State agencies typically use the secondary bid process and existing statewide contracts for smaller purchases -- items such as computers and office furniture -- in the hundreds of thousands of dollars.

On Aug. 2, Allred sent a letter to Gianato, asking why state officials bypassed formal bidding procedures and selected a single type of router manufactured by Cisco. Allred also requested the names of those who took part in the decision.

Gianato said members of the state's "Grant Implementation Team" -- Gianato, former Commerce Secretary Kelley Goes, former Chief Technology Officer Kyle Schafer and Col. Mike Todorovich of the West Virginia National Guard -- decided to use the existing 2007 contract to purchase the routers.

At the team's request, the state technology office solicited bids for 1,064 high-end Cisco routers on the agency's "bulletin board." The request was never publicly advertised, and the state Purchasing Division never reviewed the bids.

Only two vendors - Verizon Network Integration and Pomeroy -- bid on the routers. Verizon sold the Cisco routers to the state, after bidding $800,000 less than Pomeroy.
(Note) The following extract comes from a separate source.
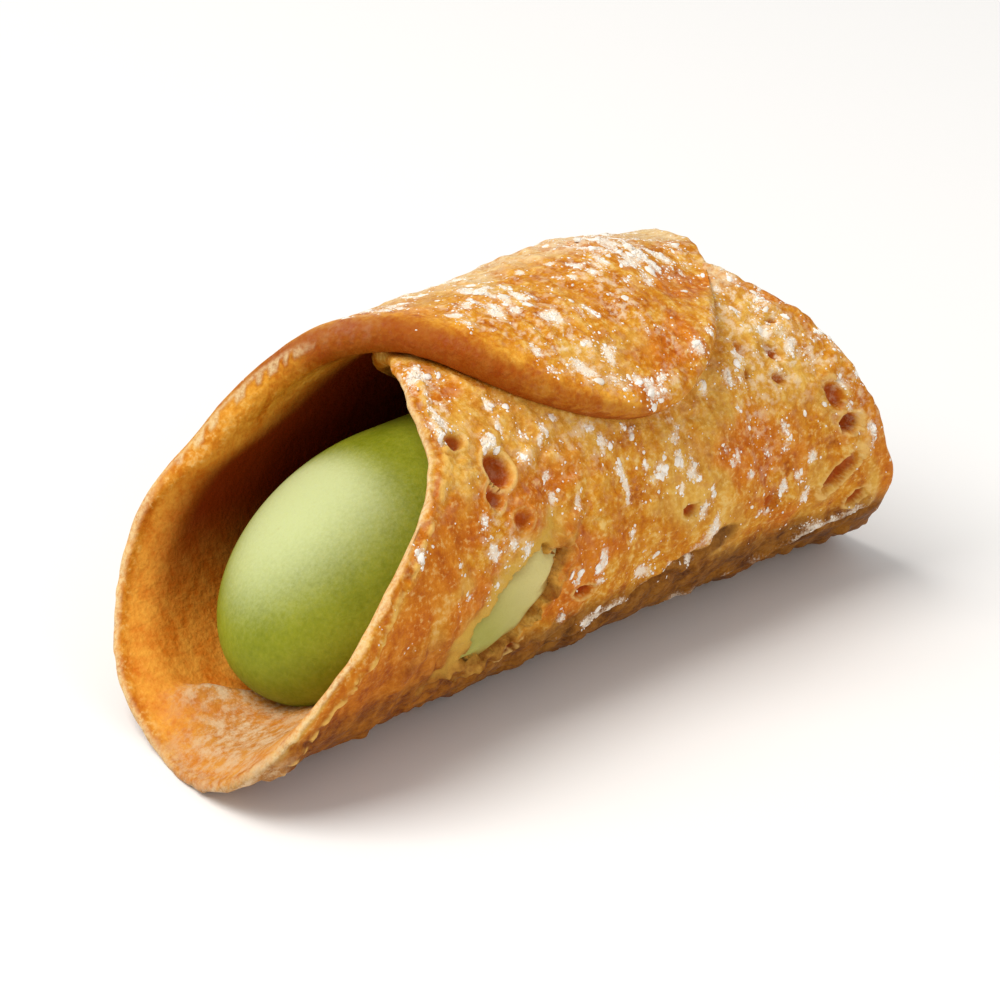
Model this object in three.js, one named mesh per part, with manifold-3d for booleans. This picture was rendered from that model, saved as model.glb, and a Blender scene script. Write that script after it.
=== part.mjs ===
// A cannolo: an oval of dough, wrapped once and a quarter round a tube and fried, so that it
// overlaps itself along the top, gapes at a slant at both ends, and holds a sweet pistachio cream.
// Millimetres, +Z up. The tube lies along X; the wider slanting mouth is at -X.

import * as THREE from "three";
import { mergeVertices } from "three/addons/utils/BufferGeometryUtils.js";
import Module from "manifold-3d";

// --- the pastry tube -------------------------------------------------------------------------
const TUBE_RADIUS = 14.4; // middle of the pastry wall
const WALL = 2.3; // pastry thickness of a single layer
const AXIS_HEIGHT = 15.25; // a little under the outer radius, so the tube has a flat to rest on

// The two long edges of the dough, at wrap angles counted in degrees from the top of the tube
// over the front and round underneath: [angle, X of the near edge, X of the far edge].
const EDGES = [
  [-75, -5, 19],
  [-8, -10.5, 24],
  [10, -13.2, 24.6],
  [45, -17.8, 29.4],
  [90, -30.4, 34.2],
  [125, -37.2, 37.2],
  [180, -37.2, 38],
  [240, -33.2, 36.5],
  [285, -26.3, 32.5],
  [325, -15.6, 28],
  [352, -10.8, 26],
  [380, -7.8, 21.5],
  [412, -4.5, 18],
];
const WRAP_START = -75; // the hidden end of the dough, rolled out thin under the overlap
const START_TAPER = 50; // degrees over which the hidden end thickens to a full layer
const WRAP_END = 412; // the rounded tongue of the overlap, on the front
const START_ROUND = 55; // degrees over which the hidden end closes
const END_ROUND = 42; // degrees over which the tongue closes

// --- the overlap -----------------------------------------------------------------------------
const OVERLAP_WALL = 3.7; // the puffed outer layer
const OVERLAP_SINK = 0.25; // how far the outer layer is fused into the inner one
const OVERLAP_THIN = 0.8; // share of its thickness lost along its far edge
const THIN_REACH = 13; // how far in from that edge the thinning starts
const THIN_FROM = [300, 345]; // wrap angles over which the far edge grows thin
const THIN_TO = [372, 400]; // wrap angles over which it grows thick again, towards the tongue

// --- flare of the two mouths: at the top, the front, underneath and at the back ----------------
const NEAR_FLARE = [0.6, 0.9, 0.0, -0.1];
const FAR_FLARE = [0.4, 1.5, 0.5, 0.6];
const NEAR_REACH = 9;
const FAR_REACH = 10;

// --- faceting --------------------------------------------------------------------------------
const ANGLE_STEP = 4.15; // mean number of degrees between sections
const TIP_CROWDING = 0.78; // how much closer the sections stand towards the tongue
const EDGE_ROWS = [0, 0.25, 0.95, 2.8, 6, 10.5]; // distances of the rows from an edge
const MIDDLE_ROWS = 3; // rows between the two sets of edge rows
const SEAM_ANGLE = 190; // where the two lengths of dough are joined underneath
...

In 2010, West Virginia received a $126.3 million federal stimulus grant to bring high--speed fiber-optic cable to 1,064 "community anchor institutions" -- schools libraries, state agencies, 911 centers, county courthouses, health-care clinics and other public facilities. The state used $24 million from the grant to purchase routers.

The Gazette has reported that the Cisco 3945 series routers were designed to serve a minimum of 500 users or Internet connections. But the state has installed the devices in some public facilities with only a handful of Internet connections.

Seventy percent of the routers, which funnel data from one computer network to another, wound up in schools and libraries.

Gianato has said that the Cisco routers are the appropriate size for all public facilities that have received the devices. He also has said the decision to purchase 1,064 routers of the same size saved the state money.

The U.S. Department of Commerce inspector general has started a review of the state's use of the $126.3 million stimulus grant. 

Auditors from the inspector general's office were scheduled to arrive in Charleston Monday night, according to state officials. The auditors plan to examine documents related to the router purchase throughout the week.